§ **Requirement**: Find the word "scene" in the listing; pull out each line holding it.

[Scripts that build objects]
## START

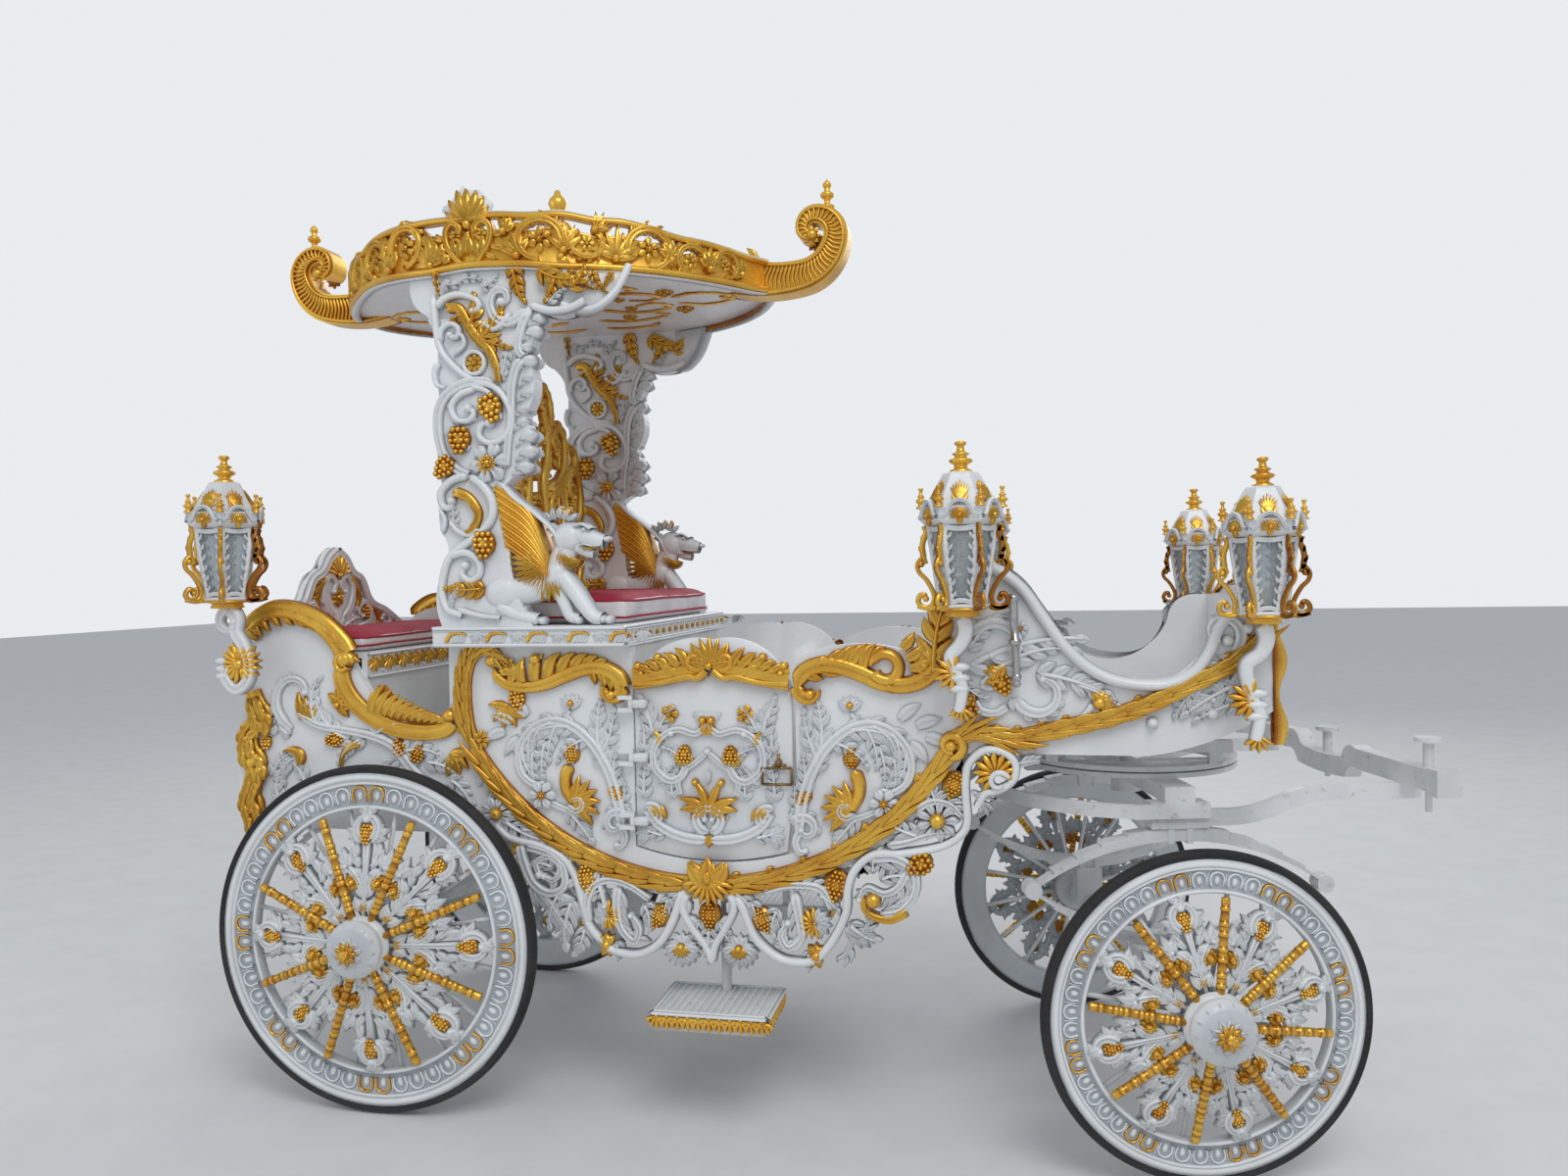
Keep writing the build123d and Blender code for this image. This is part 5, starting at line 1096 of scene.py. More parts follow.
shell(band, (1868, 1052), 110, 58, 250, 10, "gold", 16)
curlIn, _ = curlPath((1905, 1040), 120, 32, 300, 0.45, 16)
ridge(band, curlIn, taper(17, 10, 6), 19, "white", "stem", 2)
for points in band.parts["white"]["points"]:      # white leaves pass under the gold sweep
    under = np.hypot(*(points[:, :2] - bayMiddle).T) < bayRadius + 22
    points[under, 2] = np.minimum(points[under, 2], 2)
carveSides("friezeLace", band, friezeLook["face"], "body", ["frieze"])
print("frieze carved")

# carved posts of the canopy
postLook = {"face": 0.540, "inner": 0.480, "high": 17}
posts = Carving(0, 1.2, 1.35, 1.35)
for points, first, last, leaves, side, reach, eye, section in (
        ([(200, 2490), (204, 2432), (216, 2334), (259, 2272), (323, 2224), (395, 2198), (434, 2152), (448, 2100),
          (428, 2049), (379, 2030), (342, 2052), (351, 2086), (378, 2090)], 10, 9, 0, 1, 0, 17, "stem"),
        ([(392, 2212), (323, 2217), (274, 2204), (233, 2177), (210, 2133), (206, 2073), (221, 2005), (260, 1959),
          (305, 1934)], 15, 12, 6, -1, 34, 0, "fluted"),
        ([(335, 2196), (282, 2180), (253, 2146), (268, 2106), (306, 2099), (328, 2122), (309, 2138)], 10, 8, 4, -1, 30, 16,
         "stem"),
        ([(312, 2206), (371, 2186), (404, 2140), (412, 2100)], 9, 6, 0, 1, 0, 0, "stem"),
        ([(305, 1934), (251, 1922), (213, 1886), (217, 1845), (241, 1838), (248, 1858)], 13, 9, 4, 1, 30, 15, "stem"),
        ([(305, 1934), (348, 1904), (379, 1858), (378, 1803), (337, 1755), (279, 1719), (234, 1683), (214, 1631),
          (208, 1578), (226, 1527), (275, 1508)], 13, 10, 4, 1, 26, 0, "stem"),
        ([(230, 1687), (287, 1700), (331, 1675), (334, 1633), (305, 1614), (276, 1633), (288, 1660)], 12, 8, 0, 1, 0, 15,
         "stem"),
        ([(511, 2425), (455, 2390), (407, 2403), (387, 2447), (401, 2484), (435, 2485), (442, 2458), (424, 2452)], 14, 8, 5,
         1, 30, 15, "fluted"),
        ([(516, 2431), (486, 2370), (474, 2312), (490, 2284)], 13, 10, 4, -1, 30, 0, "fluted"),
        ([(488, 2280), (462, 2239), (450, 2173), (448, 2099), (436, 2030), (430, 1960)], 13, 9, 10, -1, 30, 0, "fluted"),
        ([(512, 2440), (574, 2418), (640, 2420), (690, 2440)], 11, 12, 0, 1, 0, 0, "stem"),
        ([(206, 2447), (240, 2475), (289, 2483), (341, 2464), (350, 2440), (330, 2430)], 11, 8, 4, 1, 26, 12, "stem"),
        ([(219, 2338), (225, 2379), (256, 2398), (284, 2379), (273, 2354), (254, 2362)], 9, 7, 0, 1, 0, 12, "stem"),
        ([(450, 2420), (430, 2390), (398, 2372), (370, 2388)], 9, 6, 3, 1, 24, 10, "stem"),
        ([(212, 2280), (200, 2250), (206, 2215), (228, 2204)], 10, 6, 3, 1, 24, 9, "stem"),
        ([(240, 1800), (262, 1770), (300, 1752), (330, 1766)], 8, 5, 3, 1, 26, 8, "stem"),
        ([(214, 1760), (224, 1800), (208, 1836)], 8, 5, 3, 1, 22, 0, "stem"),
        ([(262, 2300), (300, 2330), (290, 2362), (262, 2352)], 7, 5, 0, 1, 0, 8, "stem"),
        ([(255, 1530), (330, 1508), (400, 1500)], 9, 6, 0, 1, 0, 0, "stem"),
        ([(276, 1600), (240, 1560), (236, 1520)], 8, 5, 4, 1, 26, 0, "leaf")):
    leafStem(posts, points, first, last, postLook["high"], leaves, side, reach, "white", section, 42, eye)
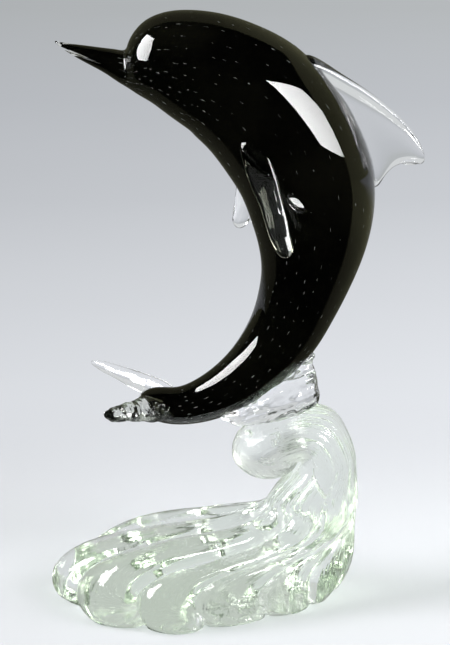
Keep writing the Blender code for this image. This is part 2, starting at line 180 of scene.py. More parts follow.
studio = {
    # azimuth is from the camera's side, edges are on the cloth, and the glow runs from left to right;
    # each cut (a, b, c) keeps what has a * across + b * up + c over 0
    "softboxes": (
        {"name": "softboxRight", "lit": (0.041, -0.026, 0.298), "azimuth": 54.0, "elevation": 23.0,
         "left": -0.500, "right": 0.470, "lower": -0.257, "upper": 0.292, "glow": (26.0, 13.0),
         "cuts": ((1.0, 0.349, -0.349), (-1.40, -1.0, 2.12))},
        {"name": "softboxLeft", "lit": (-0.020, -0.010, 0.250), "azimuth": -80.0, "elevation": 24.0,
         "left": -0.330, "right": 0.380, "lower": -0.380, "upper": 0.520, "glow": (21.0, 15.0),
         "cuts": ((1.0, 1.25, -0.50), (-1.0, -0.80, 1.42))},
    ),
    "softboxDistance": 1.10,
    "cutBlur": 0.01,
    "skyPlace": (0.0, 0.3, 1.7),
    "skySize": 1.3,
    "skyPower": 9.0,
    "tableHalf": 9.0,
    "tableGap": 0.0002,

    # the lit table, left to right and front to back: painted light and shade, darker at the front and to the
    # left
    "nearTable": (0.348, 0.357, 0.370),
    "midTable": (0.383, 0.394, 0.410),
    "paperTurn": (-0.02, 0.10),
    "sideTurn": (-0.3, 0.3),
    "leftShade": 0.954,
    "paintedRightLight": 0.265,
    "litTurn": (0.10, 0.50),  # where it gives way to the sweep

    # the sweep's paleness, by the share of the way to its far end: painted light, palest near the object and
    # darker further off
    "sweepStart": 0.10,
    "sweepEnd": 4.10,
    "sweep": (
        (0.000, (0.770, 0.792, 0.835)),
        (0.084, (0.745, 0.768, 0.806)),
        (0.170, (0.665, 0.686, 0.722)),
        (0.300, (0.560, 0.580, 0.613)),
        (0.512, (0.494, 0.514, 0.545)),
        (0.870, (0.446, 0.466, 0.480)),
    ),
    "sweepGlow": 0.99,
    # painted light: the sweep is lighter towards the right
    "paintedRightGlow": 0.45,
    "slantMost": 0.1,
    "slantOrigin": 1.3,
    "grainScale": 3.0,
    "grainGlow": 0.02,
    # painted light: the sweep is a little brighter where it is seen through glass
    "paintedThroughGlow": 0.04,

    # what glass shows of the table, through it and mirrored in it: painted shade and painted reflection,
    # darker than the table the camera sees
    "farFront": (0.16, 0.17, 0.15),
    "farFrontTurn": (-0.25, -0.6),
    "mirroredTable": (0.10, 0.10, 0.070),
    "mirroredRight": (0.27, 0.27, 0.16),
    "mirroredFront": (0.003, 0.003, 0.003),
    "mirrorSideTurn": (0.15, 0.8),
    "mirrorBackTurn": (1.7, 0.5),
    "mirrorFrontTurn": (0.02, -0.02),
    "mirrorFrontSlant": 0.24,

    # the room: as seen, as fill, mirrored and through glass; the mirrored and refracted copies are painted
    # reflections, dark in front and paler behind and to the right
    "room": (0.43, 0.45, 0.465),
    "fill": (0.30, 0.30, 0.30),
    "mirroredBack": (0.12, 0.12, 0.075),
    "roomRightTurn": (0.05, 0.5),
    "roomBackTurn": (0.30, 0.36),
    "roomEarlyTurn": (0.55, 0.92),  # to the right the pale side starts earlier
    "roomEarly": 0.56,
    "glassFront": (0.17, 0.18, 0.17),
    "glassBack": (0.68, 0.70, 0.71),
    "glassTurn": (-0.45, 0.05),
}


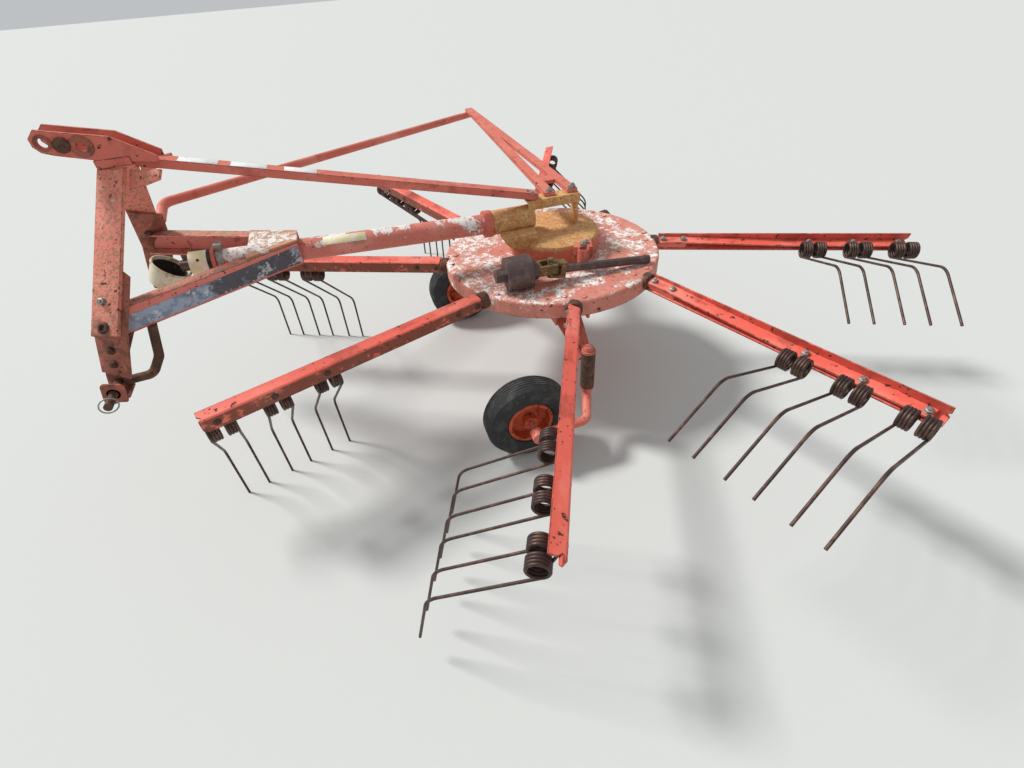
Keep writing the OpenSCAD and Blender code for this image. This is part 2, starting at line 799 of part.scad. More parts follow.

## END

§ **Problem solution**:
Keep writing the build123d and Blender code for this image. This is part 5, starting at line 1096 of scene.py. More parts follow.
Keep writing the Blender code for this image. This is part 2, starting at line 180 of scene.py. More parts follow.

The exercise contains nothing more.